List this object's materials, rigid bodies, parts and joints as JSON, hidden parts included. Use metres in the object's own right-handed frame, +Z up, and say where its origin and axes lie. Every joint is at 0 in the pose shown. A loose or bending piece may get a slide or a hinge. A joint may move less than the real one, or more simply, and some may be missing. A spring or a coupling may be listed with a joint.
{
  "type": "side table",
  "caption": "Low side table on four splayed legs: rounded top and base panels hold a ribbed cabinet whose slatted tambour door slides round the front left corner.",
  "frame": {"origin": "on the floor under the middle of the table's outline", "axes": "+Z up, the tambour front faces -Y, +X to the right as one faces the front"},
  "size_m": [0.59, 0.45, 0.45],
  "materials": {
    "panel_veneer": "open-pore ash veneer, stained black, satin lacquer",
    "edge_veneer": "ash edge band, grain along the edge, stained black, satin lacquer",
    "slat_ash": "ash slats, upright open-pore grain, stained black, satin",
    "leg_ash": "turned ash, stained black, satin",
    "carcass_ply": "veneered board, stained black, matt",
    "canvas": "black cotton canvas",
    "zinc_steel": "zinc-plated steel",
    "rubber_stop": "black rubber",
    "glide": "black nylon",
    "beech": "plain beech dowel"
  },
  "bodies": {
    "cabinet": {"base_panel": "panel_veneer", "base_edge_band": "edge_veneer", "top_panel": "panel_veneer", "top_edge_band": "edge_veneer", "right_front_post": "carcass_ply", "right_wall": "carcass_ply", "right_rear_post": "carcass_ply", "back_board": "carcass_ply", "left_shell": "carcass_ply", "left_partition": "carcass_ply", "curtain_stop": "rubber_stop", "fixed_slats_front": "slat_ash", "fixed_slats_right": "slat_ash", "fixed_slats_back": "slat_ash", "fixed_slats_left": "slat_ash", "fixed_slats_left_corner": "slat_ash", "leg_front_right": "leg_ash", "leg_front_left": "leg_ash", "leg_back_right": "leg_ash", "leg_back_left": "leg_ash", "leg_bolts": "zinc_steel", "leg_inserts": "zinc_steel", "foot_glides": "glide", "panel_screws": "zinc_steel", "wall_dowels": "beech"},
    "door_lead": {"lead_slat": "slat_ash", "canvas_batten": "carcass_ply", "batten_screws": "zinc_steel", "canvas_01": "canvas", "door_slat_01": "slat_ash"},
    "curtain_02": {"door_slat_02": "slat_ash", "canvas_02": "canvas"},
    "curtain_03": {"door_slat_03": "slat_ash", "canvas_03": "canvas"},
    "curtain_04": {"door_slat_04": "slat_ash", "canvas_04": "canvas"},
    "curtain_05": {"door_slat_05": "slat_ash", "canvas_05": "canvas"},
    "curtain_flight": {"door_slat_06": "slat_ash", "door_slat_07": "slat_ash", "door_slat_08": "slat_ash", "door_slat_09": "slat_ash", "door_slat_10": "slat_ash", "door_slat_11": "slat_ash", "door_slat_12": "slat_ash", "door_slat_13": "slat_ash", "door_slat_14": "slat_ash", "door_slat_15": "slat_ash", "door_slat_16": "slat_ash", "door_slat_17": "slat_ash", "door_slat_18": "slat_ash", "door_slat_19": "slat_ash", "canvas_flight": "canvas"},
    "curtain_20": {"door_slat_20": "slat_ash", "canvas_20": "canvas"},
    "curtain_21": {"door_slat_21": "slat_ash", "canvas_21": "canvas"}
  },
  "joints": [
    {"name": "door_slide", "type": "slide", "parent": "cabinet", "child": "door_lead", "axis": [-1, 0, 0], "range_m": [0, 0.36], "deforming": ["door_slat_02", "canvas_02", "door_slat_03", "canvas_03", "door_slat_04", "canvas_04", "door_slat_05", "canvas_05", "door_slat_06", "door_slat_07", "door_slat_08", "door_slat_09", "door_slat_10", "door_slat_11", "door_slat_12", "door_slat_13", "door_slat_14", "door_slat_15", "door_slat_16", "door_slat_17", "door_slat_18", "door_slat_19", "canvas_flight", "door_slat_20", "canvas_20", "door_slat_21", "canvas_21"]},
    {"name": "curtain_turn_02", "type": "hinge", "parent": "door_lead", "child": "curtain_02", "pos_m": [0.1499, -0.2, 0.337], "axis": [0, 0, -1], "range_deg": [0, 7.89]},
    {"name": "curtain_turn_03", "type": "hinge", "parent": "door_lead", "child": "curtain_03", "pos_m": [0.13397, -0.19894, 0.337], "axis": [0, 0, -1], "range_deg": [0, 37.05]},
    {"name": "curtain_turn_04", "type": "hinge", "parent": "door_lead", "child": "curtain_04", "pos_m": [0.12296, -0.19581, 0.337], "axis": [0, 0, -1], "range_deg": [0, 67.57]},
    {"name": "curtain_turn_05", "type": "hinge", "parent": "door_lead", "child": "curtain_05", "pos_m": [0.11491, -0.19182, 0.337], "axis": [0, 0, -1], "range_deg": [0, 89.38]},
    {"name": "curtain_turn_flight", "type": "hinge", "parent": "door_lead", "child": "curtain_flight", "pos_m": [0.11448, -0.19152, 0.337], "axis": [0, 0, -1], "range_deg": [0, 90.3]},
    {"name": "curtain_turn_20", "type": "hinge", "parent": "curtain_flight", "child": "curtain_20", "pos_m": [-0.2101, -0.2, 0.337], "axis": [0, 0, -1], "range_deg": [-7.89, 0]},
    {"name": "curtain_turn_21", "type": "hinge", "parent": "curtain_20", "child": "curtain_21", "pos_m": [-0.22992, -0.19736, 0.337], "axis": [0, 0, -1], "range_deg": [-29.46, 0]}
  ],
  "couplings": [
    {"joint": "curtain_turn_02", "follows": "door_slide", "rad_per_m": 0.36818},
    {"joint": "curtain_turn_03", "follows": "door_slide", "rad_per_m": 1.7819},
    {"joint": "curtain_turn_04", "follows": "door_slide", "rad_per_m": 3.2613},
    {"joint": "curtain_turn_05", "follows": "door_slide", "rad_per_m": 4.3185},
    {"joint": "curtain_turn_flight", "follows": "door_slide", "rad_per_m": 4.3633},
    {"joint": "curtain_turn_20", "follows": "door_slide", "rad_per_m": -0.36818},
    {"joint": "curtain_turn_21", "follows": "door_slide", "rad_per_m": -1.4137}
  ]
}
++++++++++++++++++++
▶ The problem: Quote each line of the listing above exactly.

▶ Task response:
List this object's materials, rigid bodies, parts and joints as JSON, hidden parts included. Use metres in the object's own right-handed frame, +Z up, and say where its origin and axes lie. Every joint is at 0 in the pose shown. A loose or bending piece may get a slide or a hinge. A joint may move less than the real one, or more simply, and some may be missing. A spring or a coupling may be listed with a joint.
{
  "type": "side table",
  "caption": "Low side table on four splayed legs: rounded top and base panels hold a ribbed cabinet whose slatted tambour door slides round the front left corner.",
  "frame": {"origin": "on the floor under the middle of the table's outline", "axes": "+Z up, the tambour front faces -Y, +X to the right as one faces the front"},
  "size_m": [0.59, 0.45, 0.45],
  "materials": {
    "panel_veneer": "open-pore ash veneer, stained black, satin lacquer",
    "edge_veneer": "ash edge band, grain along the edge, stained black, satin lacquer",
    "slat_ash": "ash slats, upright open-pore grain, stained black, satin",
    "leg_ash": "turned ash, stained black, satin",
    "carcass_ply": "veneered board, stained black, matt",
    "canvas": "black cotton canvas",
    "zinc_steel": "zinc-plated steel",
    "rubber_stop": "black rubber",
    "glide": "black nylon",
    "beech": "plain beech dowel"
  },
  "bodies": {
    "cabinet": {"base_panel": "panel_veneer", "base_edge_band": "edge_veneer", "top_panel": "panel_veneer", "top_edge_band": "edge_veneer", "right_front_post": "carcass_ply", "right_wall": "carcass_ply", "right_rear_post": "carcass_ply", "back_board": "carcass_ply", "left_shell": "carcass_ply", "left_partition": "carcass_ply", "curtain_stop": "rubber_stop", "fixed_slats_front": "slat_ash", "fixed_slats_right": "slat_ash", "fixed_slats_back": "slat_ash", "fixed_slats_left": "slat_ash", "fixed_slats_left_corner": "slat_ash", "leg_front_right": "leg_ash", "leg_front_left": "leg_ash", "leg_back_right": "leg_ash", "leg_back_left": "leg_ash", "leg_bolts": "zinc_steel", "leg_inserts": "zinc_steel", "foot_glides": "glide", "panel_screws": "zinc_steel", "wall_dowels": "beech"},
    "door_lead": {"lead_slat": "slat_ash", "canvas_batten": "carcass_ply", "batten_screws": "zinc_steel", "canvas_01": "canvas", "door_slat_01": "slat_ash"},
    "curtain_02": {"door_slat_02": "slat_ash", "canvas_02": "canvas"},
    "curtain_03": {"door_slat_03": "slat_ash", "canvas_03": "canvas"},
    "curtain_04": {"door_slat_04": "slat_ash", "canvas_04": "canvas"},
    "curtain_05": {"door_slat_05": "slat_ash", "canvas_05": "canvas"},
    "curtain_flight": {"door_slat_06": "slat_ash", "door_slat_07": "slat_ash", "door_slat_08": "slat_ash", "door_slat_09": "slat_ash", "door_slat_10": "slat_ash", "door_slat_11": "slat_ash", "door_slat_12": "slat_ash", "door_slat_13": "slat_ash", "door_slat_14": "slat_ash", "door_slat_15": "slat_ash", "door_slat_16": "slat_ash", "door_slat_17": "slat_ash", "door_slat_18": "slat_ash", "door_slat_19": "slat_ash", "canvas_flight": "canvas"},
    "curtain_20": {"door_slat_20": "slat_ash", "canvas_20": "canvas"},
    "curtain_21": {"door_slat_21": "slat_ash", "canvas_21": "canvas"}
  },
  "joints": [
    {"name": "door_slide", "type": "slide", "parent": "cabinet", "child": "door_lead", "axis": [-1, 0, 0], "range_m": [0, 0.36], "deforming": ["door_slat_02", "canvas_02", "door_slat_03", "canvas_03", "door_slat_04", "canvas_04", "door_slat_05", "canvas_05", "door_slat_06", "door_slat_07", "door_slat_08", "door_slat_09", "door_slat_10", "door_slat_11", "door_slat_12", "door_slat_13", "door_slat_14", "door_slat_15", "door_slat_16", "door_slat_17", "door_slat_18", "door_slat_19", "canvas_flight", "door_slat_20", "canvas_20", "door_slat_21", "canvas_21"]},
    {"name": "curtain_turn_02", "type": "hinge", "parent": "door_lead", "child": "curtain_02", "pos_m": [0.1499, -0.2, 0.337], "axis": [0, 0, -1], "range_deg": [0, 7.89]},
    {"name": "curtain_turn_03", "type": "hinge", "parent": "door_lead", "child": "curtain_03", "pos_m": [0.13397, -0.19894, 0.337], "axis": [0, 0, -1], "range_deg": [0, 37.05]},
    {"name": "curtain_turn_04", "type": "hinge", "parent": "door_lead", "child": "curtain_04", "pos_m": [0.12296, -0.19581, 0.337], "axis": [0, 0, -1], "range_deg": [0, 67.57]},
    {"name": "curtain_turn_05", "type": "hinge", "parent": "door_lead", "child": "curtain_05", "pos_m": [0.11491, -0.19182, 0.337], "axis": [0, 0, -1], "range_deg": [0, 89.38]},
    {"name": "curtain_turn_flight", "type": "hinge", "parent": "door_lead", "child": "curtain_flight", "pos_m": [0.11448, -0.19152, 0.337], "axis": [0, 0, -1], "range_deg": [0, 90.3]},
    {"name": "curtain_turn_20", "type": "hinge", "parent": "curtain_flight", "child": "curtain_20", "pos_m": [-0.2101, -0.2, 0.337], "axis": [0, 0, -1], "range_deg": [-7.89, 0]},
    {"name": "curtain_turn_21", "type": "hinge", "parent": "curtain_20", "child": "curtain_21", "pos_m": [-0.22992, -0.19736, 0.337], "axis": [0, 0, -1], "range_deg": [-29.46, 0]}
  ],
  "couplings": [
    {"joint": "curtain_turn_02", "follows": "door_slide", "rad_per_m": 0.36818},
    {"joint": "curtain_turn_03", "follows": "door_slide", "rad_per_m": 1.7819},
    {"joint": "curtain_turn_04", "follows": "door_slide", "rad_per_m": 3.2613},
    {"joint": "curtain_turn_05", "follows": "door_slide", "rad_per_m": 4.3185},
    {"joint": "curtain_turn_flight", "follows": "door_slide", "rad_per_m": 4.3633},
    {"joint": "curtain_turn_20", "follows": "door_slide", "rad_per_m": -0.36818},
    {"joint": "curtain_turn_21", "follows": "door_slide", "rad_per_m": -1.4137}
  ]
}